# Bowden Clown Bike



## happyclark (Feb 25, 2022)

Cleaning up around the shop today and thought I would share this bike with all of you. I wish I knew it’s history but I don’t. It was sold to me a few years back and the person I got it from didn’t know anything about it’s story. I’ve left it as found it’s a conversation piece and is something that brings a smile to most peoples faces when they see it.


----------



## catfish (Feb 25, 2022)

This makes me both happy and sad.


----------



## Rusthound (Feb 25, 2022)

Just goes to prove at one time it was worth nothing and a person just had fun with it.


----------



## WillWork4Parts (Feb 25, 2022)

Oh-muh-lord...


----------



## Nashman (Feb 25, 2022)

A creative work of genius!


----------



## HEMI426 (Feb 25, 2022)

Are any of those parts real Bowden parts, some of them look like they would be hard to fab. (make) on a whim.


----------



## 49autocycledeluxe (Feb 25, 2022)

Bowden's are clown bikes even in original shape. I'm surprised they don't have special pedals for the big clown shoes.


----------



## Archie Sturmer (Feb 25, 2022)

That bike belongs in a museum.
http://tobysclownfoundation.org/museum.html


----------



## happyclark (Feb 25, 2022)

HEMI426 said:


> Are any of those parts real Bowden parts, some of them look like they would be hard to fab. (make) on a whim.



Yes it’s a real Bowden guy made the lights more prominent with Pop cans.   🥲


----------



## Maskadeo (Feb 25, 2022)




----------



## Frank and Pam Skid Kings (Feb 25, 2022)

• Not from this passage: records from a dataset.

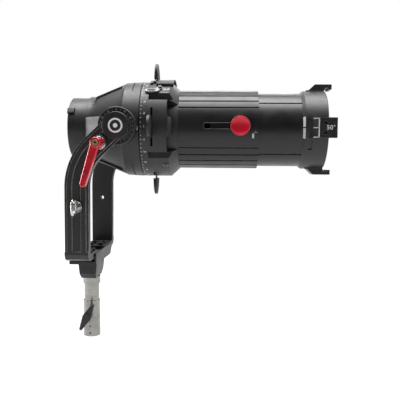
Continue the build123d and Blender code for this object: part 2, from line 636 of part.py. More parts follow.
def front_ring():
    inner = LENS_TUBE_R + 0.02
    seat = FRONT_RING_X + 4.1
    body = turned([(FRONT_RING_X, inner), (FRONT_RING_X + 5, FRONT_RING_R), (FRONT_RIM_X - 1, FRONT_RING_R),
                   (FRONT_RIM_X, FRONT_RING_R - 1), (FRONT_RIM_X, FRONT_BORE_R), (seat, FRONT_BORE_R),
                   (seat, inner)])
    flat = block((366, FRONT_RIM_X - 1), (-FRONT_RING_R, -60), (AXIS_Z - CLIP_HALF, AXIS_Z + CLIP_HALF))
    for degrees in SHUTTER_SIDES.values():
        body += around(flat, degrees)
    for from_deg, to_deg in ((-32, -17), (197, 212)):
        body -= sector((364.5, 371.5), (63.4, 80), from_deg, to_deg)
    return body


def frame_clips():
    """Solid hooked lugs round the front rim."""
    profile = [(371, -65.4), (371.6, -66.4), (380.6, -75.1), (407.6, -75.1), (408.4, -74.3), (408.4, -67.0),
               (403.6, -67.0), (403.0, -69.4), (398.0, -69.4), (396.4, -65.4)]
    body = across(profile, CLIP_HALF)
    for z in (-7.6, 7.6):
        body -= rod((389.7, -69.5, AXIS_Z + z), (389.7, -90, AXIS_Z + z), 2.9)
    return Compound(children=[around(body, degrees) for degrees in SHUTTER_SIDES.values()])


def clip_screws():
    """Socket heads sunk in the clips' two holes."""
    heads = []
    for degrees in SHUTTER_SIDES.values():
        for z in (-7.6, 7.6):
            heads.append(around(socket_screw((389.7, -69.5, AXIS_Z + z), NEAR, 2.8, 2.4, 1.0, 0.0), degrees))
    return Compound(children=heads)


def focus_knob():
    knob = rod((KNOB_X, -67.6, KNOB_Z), (KNOB_X, KNOB_FACE_Y, KNOB_Z), KNOB_R)
    knob = fillet(knob.edges().filter_by(GeomType.CIRCLE), 1.6)
    return knob


def focus_stem():
    return rod((KNOB_X, -67.6, KNOB_Z), (KNOB_X, -58.6, KNOB_Z), 3.0)


def focus_washer():
    washer = rod((KNOB_X, -61.9, KNOB_Z), (KNOB_X, -65.0, KNOB_Z), 4.1)
    return washer - rod((KNOB_X, -50, KNOB_Z), (KNOB_X, -70, KNOB_Z), 3.0 + FIT_GAP)


def cell(x_span, inner, seat):
    """Lens cell with a shoulder, held inside the lens tube."""
    x0, x1 = x_span
    return turned([(x0, inner), (x0, LENS_TUBE_BORE_R - 0.05), (x1, LENS_TUBE_BORE_R - 0.05), (x1, seat),
                   (x0 + 2, seat), (x0 + 2, inner)])


def parts():
    made = {
        "junior_pin": junior_pin(), "pin_set_screws": pin_set_screws(), "pin_block": pin_block(),
        "yoke_base": yoke_base(), "centre_bolt": centre_bolt(), "foot_screws": foot_screws(),
        "near_arm": near_arm(), "far_arm": far_arm(), "tilt_bushes": tilt_bushes(),
        "pivot_caps": pivot_caps(),
        "lever_washers": lever_washers(), "lever_stud": lever_stud(), "tilt_lever": tilt_lever(),
        "lever_screw": lever_screw(), "safety_screw": safety_screw(), "safety_ring": safety_ring(),
        "clamp_screw": clamp_screw(), "clamp_handle": clamp_handle(),
        "rear_mount_ring": rear_mount_ring(), "mount_lock": mount_lock(), "cone_housing": cone_housing(),
        "tilt_discs": tilt_discs(), "pivot_shafts": pivot_shafts(),
        "friction_washers": friction_washers(), "condenser_cell": condenser_cell(),
        "condenser_rear": lens(20.2, 46, 0, 8, 3), "condenser_front": lens(50, 62, 9, 9, 3),
        "condenser_ring": condenser_ring(),
        "rotating_housing": rotating_housing(), "degree_ring": degree_ring(),
        "turn_retainer": turn_retainer(),
        "gate_plates": gate_plates(), "gate_spacers": gate_spacers(),
        "slot_cover": slot_cover(), "cover_hinge": cover_hinge(), "cover_latch": cover_latch(),
        "latch_screw": latch_screw(), "housing_screws": housing_screws(), "outer_tube": outer_tube(),
        "lens_tube": lens_tube(), "front_ring": front_ring(), "frame_clips": frame_clips(),
        "clip_screws": clip_screws(), "focus_knob": focus_knob(),
        "focus_stem": focus_stem(), "focus_washer": focus_washer(),
        "rear_cell": cell((212, 226), 50, 54), "rear_lens": lens(214.2, 53.9, 0, 9, 5),
        "front_cell": cell((330, 344), 50, 55), "front_lens": lens(332.2, 54.9, 0, 10, 5),
    }
    for plane_x, (side, degrees) in zip(SHUTTER_PLANES, SHUTTER_SIDES.items()):
        made["shutter_" + side] = shutter_blade(plane_x, degrees)
        made["shutter_handle_" + side] = shutter_handle(plane_x, degrees)
    return made


os.makedirs("parts", exist_ok=True)
for name, shape in parts().items():
    export_step(shape, "parts/" + name + ".step")
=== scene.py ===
import bpy
import bmesh
import json
import math
from mathutils import Matrix, Vector


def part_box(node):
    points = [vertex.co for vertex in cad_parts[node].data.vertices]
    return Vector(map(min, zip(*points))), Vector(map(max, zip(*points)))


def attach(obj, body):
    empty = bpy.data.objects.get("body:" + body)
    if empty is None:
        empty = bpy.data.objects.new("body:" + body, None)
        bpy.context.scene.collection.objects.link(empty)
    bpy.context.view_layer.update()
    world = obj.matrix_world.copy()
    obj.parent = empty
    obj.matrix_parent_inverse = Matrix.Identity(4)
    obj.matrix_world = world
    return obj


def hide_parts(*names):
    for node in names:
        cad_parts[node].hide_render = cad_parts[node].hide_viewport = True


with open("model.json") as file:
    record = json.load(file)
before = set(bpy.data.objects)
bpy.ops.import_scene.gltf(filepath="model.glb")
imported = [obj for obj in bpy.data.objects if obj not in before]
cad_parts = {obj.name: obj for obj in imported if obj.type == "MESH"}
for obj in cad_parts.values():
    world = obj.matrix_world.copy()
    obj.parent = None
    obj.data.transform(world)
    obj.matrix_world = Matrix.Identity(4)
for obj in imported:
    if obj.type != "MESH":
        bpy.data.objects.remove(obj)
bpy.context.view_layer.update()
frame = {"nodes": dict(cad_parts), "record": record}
NODES = frame["nodes"]
MM = 0.001

# The optical axis, read from the frame
ring_low, ring_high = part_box("degree_ring")
AXIS_Z = (ring_low[2] + ring_high[2]) / 2
disc_low, disc_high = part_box("tilt_discs")
TILT_X = (disc_low[0] + disc_high[0]) / 2


# ---------------------------------------------------------------- node helpers

def group_tree(name, kind, inputs, outputs):
    """A node group with named sockets: (label, socket type, default)."""
    tree = bpy.data.node_groups.new(name, kind)
    for label, socket_type, default in inputs:
        made = tree.interface.new_socket(label, in_out="INPUT", socket_type=socket_type)
        if default is not None:
            made.default_value = default
    for label, socket_type in outputs:
        tree.interface.new_socket(label, in_out="OUTPUT", socket_type=socket_type)
    return tree, tree.nodes.new("NodeGroupInput"), tree.nodes.new("NodeGroupOutput")


class Wiring:
    """Short calls for adding and linking nodes in one tree."""

    def __init__(self, tree):
        self.tree = tree

    def add(self, kind, settings=None, **inputs):
        node = self.tree.nodes.new(kind)
        for key, value in (settings or {}).items():
            setattr(node, key, value)
        for key, value in inputs.items():
            self.feed(node.inputs[key.replace("_", " ").strip()], value)
        return node

    def feed(self, socket, value):
        if isinstance(value, bpy.types.NodeSocket):
            self.tree.links.new(value, socket)
        else:
            socket.default_value = value

    def maths(self, operation, *values, clamp=False):
        node = self.tree.nodes.new("ShaderNodeMath")
        node.operation = operation
        node.use_clamp = clamp
        for socket, value in zip(node.inputs, values):
            self.feed(socket, value)
        return node.outputs[0]

    def span(self, value, low, high, to_low=0.0, to_high=1.0):
        node = self.tree.nodes.new("ShaderNodeMapRange")
        for socket, number in zip(node.inputs, (value, low, high, to_low, to_high)):
            self.feed(socket, number)
        return node.outputs["Result"]

    def mixed(self, factor, first, second):
        node = self.tree.nodes.new("ShaderNodeMix")
        node.data_type = "RGBA"
        self.feed(node.inputs["Factor"], factor)
        self.feed(node.inputs[6], first)
        self.feed(node.inputs[7], second)
        return node.outputs[2]


# ---------------------------------------------------------------- shared surface effects

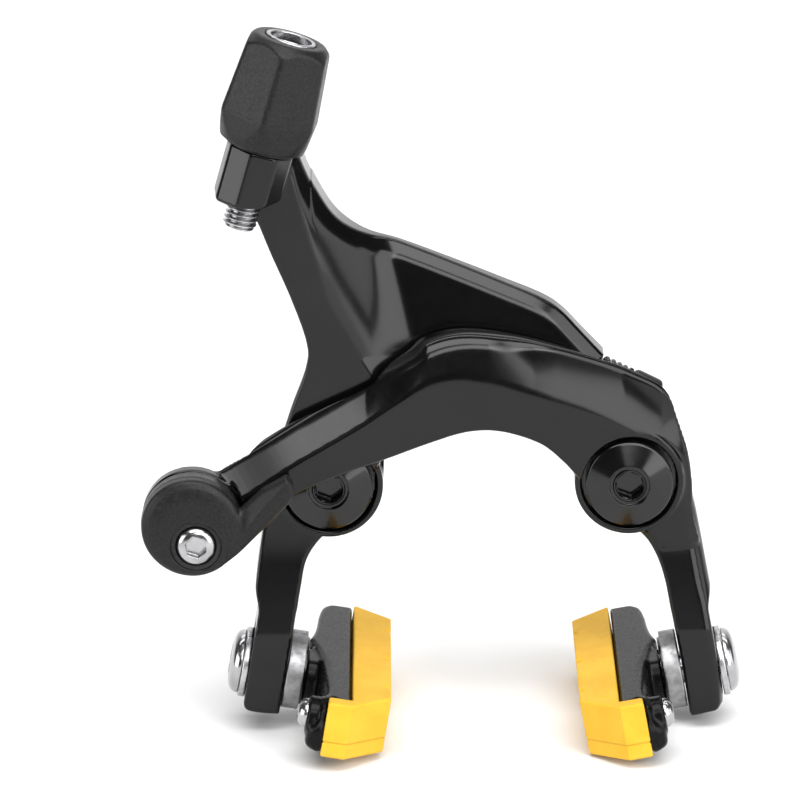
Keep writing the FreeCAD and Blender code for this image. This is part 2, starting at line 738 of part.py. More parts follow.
def dome(name, side, radius):
    item = doc.addObject("Part::Sphere", name)
    bind(item, Radius=radius)
    item.Placement = on_pad_bolt(side, size("pad_dome_reach"))
    return item


def make_concave_washer(side):
    name = "concave_washer_" + side
    blank = cylinder(name + "_blank", "pad_washer", 3.1, on_pad_bolt(side, 0.05))
    hole = cylinder(name + "_hole", "pad_bolt + 0.05", 6, on_pad_bolt(side, -1))
    return cut(name, blank, hole, dome(name + "_hollow", side, "pad_dome + 0.1"))


def make_convex_washer(side):
    name = "convex_washer_" + side
    blank = cylinder(name + "_blank", "convex_washer", "shoe_back - 0.35", on_pad_bolt(side, 0.3))
    common = doc.addObject("Part::Common", name + "_domed")
    common.Base = blank
    common.Tool = dome(name + "_dome", side, "pad_dome")
    return cut(name, common, cylinder(name + "_hole", "pad_bolt", 8, on_pad_bolt(side, -1)))


def make_pad_shoe(side):
    """Holder that the insert slides into, with round bosses for the bolt and the small screw."""
    way = INWARDS[side]
    depth = size("pad_depth")
    near = -size("pad_near") + depth
    far = size("pad_far") + depth
    body = new_body("pad_shoe_%s_blank" % side)

    def plan(points):
        return [(way * reach, along) for reach, along in points]

    outline = [("line", *plan([(11.7, near + 3.4), (7.3, near + 3.4), (7.3, near + 0.2),
                               (6.5, near + 1.0), (6.7, -18.0)])),
               ("curve", *plan([(6.7, -18.0), (6.2, -9.0), (5.5, 0.5), (3.8, 6.5)])),
               ("curve", *plan([(3.8, 6.5), (4.6, 11.0), (5.0, 15.0), (5.3, 20.5), (6.6, far - 1.2)])),
               ("line", *plan([(6.6, far - 1.2), (8.0, far), (11.7, far), (11.7, near + 3.4)]))]
    profile = sketch(body, "plan_outline_" + side, "XY_Plane", "pad_top - 0.4", outline)
    block = body.newObject("PartDesign::Pad", "shoe_block_" + side)
    block.Profile = profile
    block.Reversed = True
    bind(block, Length="pad_top + pad_bottom - 0.8")
    body.Placement = pad_frame(side)
    bolt_boss = cylinder("shoe_bolt_boss_" + side, "shoe_bolt_boss", "pad_base - shoe_back - 1",
                         on_pad_bolt(side, size("shoe_back"), -0.7))
    screw_boss = cylinder("shoe_screw_boss_" + side, "shoe_screw_boss", 2.9,
                          on_insert_screw(side, 4.35))
    blank = fuse("pad_shoe_%s_with_bosses" % side, body, bolt_boss, screw_boss)
    bolt_hole = cylinder("shoe_bolt_hole_" + side, "pad_bolt", 9, on_pad_bolt(side, 1))
    screw_hole = cylinder("shoe_screw_hole_" + side, "insert_screw", 8, on_insert_screw(side, 2))
    return cut("pad_shoe_" + side, blank, bolt_hole, screw_hole)


def make_pad_insert(side):
    """Friction block with bevelled ends, water grooves and a stop at its near end."""
    way = INWARDS[side]
    depth = size("pad_depth")
    near = -size("pad_near") + depth
    far = size("pad_far") + depth
    body = new_body("pad_insert_%s_blank" % side)
    base = size("pad_base")
    face = size("pad_face")
    grooves = [near + 11.8, near + 27.0, near + 42.8]
    points = [(base, near + 3.2), (7.6, near + 3.2), (7.5, near), (base, near), (face, near + 7.0)]
    for place in grooves:
        points += [(face, place), (face - 0.9, place + 0.5), (face - 0.9, place + 1.3), (face, place + 1.8)]
    points += [(face, far - 4.5), (base, far), (base, near + 3.2)]
    corners = [(way * reach, along) for reach, along in points]
    profile = sketch(body, "insert_plan_" + side, "XY_Plane", "pad_top", [("line", *corners)])
    block = body.newObject("PartDesign::Pad", "insert_block_" + side)
    block.Profile = profile
    block.Reversed = True
    bind(block, Length="pad_top + pad_bottom")
    body.Placement = pad_frame(side)
    hole = cylinder("insert_screw_hole_" + side, "insert_screw", 5, on_insert_screw(side, 5))
    return cut("pad_insert_" + side, body, hole)


def make_insert_screw(side):
    name = "insert_screw_" + side
    head = cylinder(name + "_head", "insert_screw_head", 2.0, on_insert_screw(side, 2.3))
    end = on_insert_screw(side, 2.3).Base
    head = chamfered(name + "_dome", head, 0.6, (end, size("insert_screw_head")))
    shank = cylinder(name + "_shank", "insert_screw", 5.5, on_insert_screw(side, 4.3))
    socket = prism(name + "_socket", 6, 1.3, 1.2, on_insert_screw(side, 2.3))
    return cut(name, fuse(name + "_blank", head, shank), socket)


# ------------------------------------------------------------------ export

def make_all():
    items = [make_back_plate()]
    for side, centre in (("left", LEFT), ("right", RIGHT)):
        items.append(make_pivot_bolt(side, centre))
        items.append(make_pivot_sleeve(side, centre))
        items.append(make_return_spring(side, centre))
    items.append(make_washer_pair("front_washers", "washer_outer", 3.1, 0.6, 13.85))
    items.append(make_washer_pair("back_washers", 6.6, 5.1, 0.5, 3.02))
    items.append(make_cable_arm())
    items.append(make_bush("cable_arm", LEFT))
    items.append(make_anchor_arm())
    items.append(make_bush("anchor_arm", RIGHT))
    items += [make_roller_pin(), make_roller()]
    items += [make_barrel_screw(), make_adjuster_knob(), make_adjuster_nut(), make_adjuster_washer()]
    items += [make_release_lever(), make_anchor_bolt(), make_release_clip(), make_cable_clamp(),
              make_clamp_nut(), make_bolt_gasket()]
    items += [make_stop_screw(), make_stop_cap(), make_stop_spring()]
    for side in ("left", "right"):
        items += [make_pad_bolt(side), make_flat_washer(side), make_concave_washer(side),
                  make_convex_washer(side), make_pad_shoe(side), make_pad_insert(side),
                  make_insert_screw(side)]
    return items


nodes = make_all()
doc.recompute()

broken = [item.Name for item in doc.Objects if {"Invalid", "Error"} & set(item.State)]
if broken:
    raise RuntimeError("did not build: " + ", ".join(broken))

os.makedirs("parts", exist_ok=True)
for item in nodes:
    item.Label = item.Name
    if item.Shape.isNull() or not item.Shape.isValid():
        raise RuntimeError("%s has no valid shape" % item.Name)
    item.Shape.exportStep("parts/%s.step" % item.Label)
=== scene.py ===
import json
import math

import bpy
import numpy as np
from mathutils import Matrix, Vector


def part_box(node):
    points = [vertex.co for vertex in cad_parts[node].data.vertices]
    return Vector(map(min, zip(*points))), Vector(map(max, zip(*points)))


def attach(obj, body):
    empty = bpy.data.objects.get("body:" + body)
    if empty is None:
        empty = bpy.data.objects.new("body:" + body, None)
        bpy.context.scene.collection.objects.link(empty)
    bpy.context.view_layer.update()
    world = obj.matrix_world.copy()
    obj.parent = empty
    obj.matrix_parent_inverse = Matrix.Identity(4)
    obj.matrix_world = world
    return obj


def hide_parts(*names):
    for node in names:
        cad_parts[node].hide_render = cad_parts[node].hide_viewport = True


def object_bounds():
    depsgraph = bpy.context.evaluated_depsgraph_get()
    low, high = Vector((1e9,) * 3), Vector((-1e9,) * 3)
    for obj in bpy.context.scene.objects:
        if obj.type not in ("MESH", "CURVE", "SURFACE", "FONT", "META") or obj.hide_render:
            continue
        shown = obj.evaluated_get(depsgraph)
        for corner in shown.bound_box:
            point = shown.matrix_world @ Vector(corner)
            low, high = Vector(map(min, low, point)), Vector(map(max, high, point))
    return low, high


# Looks of a direct-mount rim brake caliper.
# Shapes are signed distances in millimetres, below zero inside, and turned into metres at the end:
# x to the right, y backwards, z up, origin midway between the two pivots.

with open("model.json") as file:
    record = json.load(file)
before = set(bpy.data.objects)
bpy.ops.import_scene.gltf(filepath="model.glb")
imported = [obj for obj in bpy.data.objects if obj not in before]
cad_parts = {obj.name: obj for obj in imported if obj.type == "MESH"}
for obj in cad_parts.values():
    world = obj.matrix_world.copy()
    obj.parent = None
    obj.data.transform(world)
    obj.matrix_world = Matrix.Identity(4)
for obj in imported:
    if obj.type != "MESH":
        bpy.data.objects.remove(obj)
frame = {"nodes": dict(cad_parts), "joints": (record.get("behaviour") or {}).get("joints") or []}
cad_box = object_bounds()
nodes = frame["nodes"]
MM = 0.001


def joint_line(name):
    """Place and direction of a joint, in millimetres."""
    joint = next(j for j in frame["joints"] if j["name"] == name)
    place = np.array(joint.get("pos_m", (0, 0, 0))) / MM
    direction = np.array(joint["axis"], float)
    return place, direction / np.linalg.norm(direction)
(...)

Looks like someone went to a lot of trouble to make it unique, when it was already unique to begin with. The "can't leave it alone" syndrome, but they probably had fun doing it.


----------



## Boris (Feb 25, 2022)

What? No Wacky Wheels?


----------



## dasberger (Feb 25, 2022)

happyclark said:


> Yes it’s a real Bowden guy made the lights more prominent with Pop cans.   🥲



That's interesting...  Almost looks like paper mache.  Guess it's filler?


----------



## sccruiser (Feb 25, 2022)

This is the middleweight prototype Pee Wee built before he could afford a ballooner.😉


----------



## hoofhearted (Feb 26, 2022)




----------



## iceman (Feb 26, 2022)

Best Bowden I have ever seen, the only 1 of 1. I would ride it, and smile would never leave my face.


----------